ところで、深夜特撮を外したと言ったが、実際には先ほどのドラマのなかにも深夜枠のものもあり、含むという意見もあるが、深夜特撮の多くがアニメや全日帯の特撮番組のように30分或いはそれ未満の番組が多い。
とはいえ、1973年ぐらいまでは20時以後にも30分のドラマは放送されていた。
例えば「マコ!愛してるゥ」がそうだし、他には「サザエさん」(1965)は30分枠だが21時スタートである。
1980年代終半から深夜番組が盛り上がり、30分ドラマもこの時間帯に特撮もの以外で久々に制作されることになった。
割とホラーSFに偏りがちだが、加藤夏希主演の「GO!GO!HEAVEN!」(2005)のようなSFでもなんでもない深夜ドラマも放送されている。
まず、深夜特撮の始まりは「奇妙な出来事」(1989)で「NIGHTHEAD」(1992)のヒットで軌道に乗り、同作の共同テレビは「BLACKOUT」(1995)も制作している。
実のところ、奇妙な出来事とNIGHTHEADの間に「世にも奇妙な物語」(1990)が入る。
「世にも奇妙な本」(ぴあ株式会社)によると、ゴールデンタイムに放送予定のドラマ企画が頓挫し、急遽奇妙な出来事をやることにしたのが世にも奇妙な物語のスタートである。
司会のタモリの存在は、普通にヒッチコックの役なのだろうが。
思えば、恐怖劇場アンバランス、日曜恐怖シリーズ、現代怪奇サスペンス、そして世にも奇妙な物語と全てフジテレビ系列なのだが。
兎に角、本作のヒットがゴールデンタイムにSF的な企画が台頭する後押しをしたことは間違いない。
そして世にも奇妙な物語は92年まで三期シリーズが放送され、三期目に放送された話がNIGHTHEADのパイロットになった。
全てが繋がったが、これこそ世にも奇妙な物語である。

ただ、深夜特撮のスタートはあまり特撮らしくないようにも思えるが、NIGHTHEADを闇の少年ドラマシリーズと語る論者もいるし、BLACKOUTはサイバー時代の「怪奇大作戦」(1968)であり、過去と糸は繋がっている。
だが、大手はそこに上手く乗れたのだろうかと、円谷プロの「ムーンスパイラル」(1996)や東映の「Sh15uya シブヤフィフティーン」(2005)を見て思う。
むしろ東宝の「ヴァンパイアホスト ~夜型愛人専門店~」(2004)の方が成功していたような。
「WARASHI! ワラシ!」(1991)や「エコエコアザラク」(1997)を送り出した円谷プロから分派した円谷映像が気を吐いていたのではあるが。

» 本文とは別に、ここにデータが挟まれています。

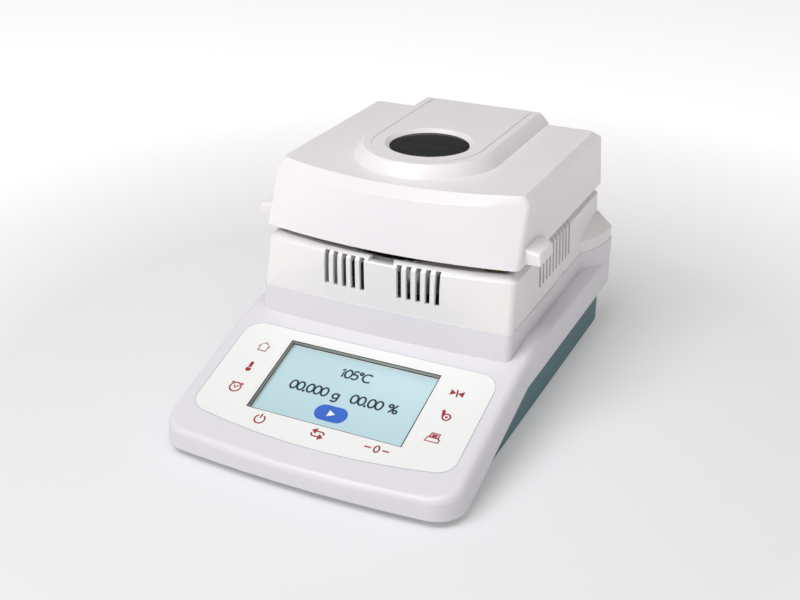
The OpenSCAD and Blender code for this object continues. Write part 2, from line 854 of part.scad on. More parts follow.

以後は「時空警察ヴェッカー D-02」(2001)、「我狼〈GARO〉」(2005)などのシリーズや、「怪奇大家族」(2004)、「宇宙犬作戦」(2010)やスーパー戦隊シリーズのパロディとして製作ガイナックスの「エアーズロック」(2012)や「乾杯戦士アフターV」(2014)、本家東映の「非公認戦隊アキバレンジャー」(2012)などが製作され、2020年代現在はやや下火のようである。

ところで、必殺シリーズを特撮に入れてしまったが、実のところ特撮ファンにもファンは多く、休刊した特撮ファンにも人気があった雑誌「ファンロード」では特集が組まれたこともある。
松竹は1960年代に特撮を使った時代劇を製作しており、「ルパン三世」を意識した「時代活劇シリーズ 風」や児童向けにも色々製作しており「はやと」(1969)など、劇画的表現に特撮を使っていたようだ、ちなみにはやとの必殺技「はやと三段斬り」は技のあとスローモーションになりナレーションでは敵の頭蓋を割るという、こんなエグい必殺技が他にあっただろうか。
兎に角、1960年代の松竹の試みは必殺シリーズに結実したとみてもいいと思う。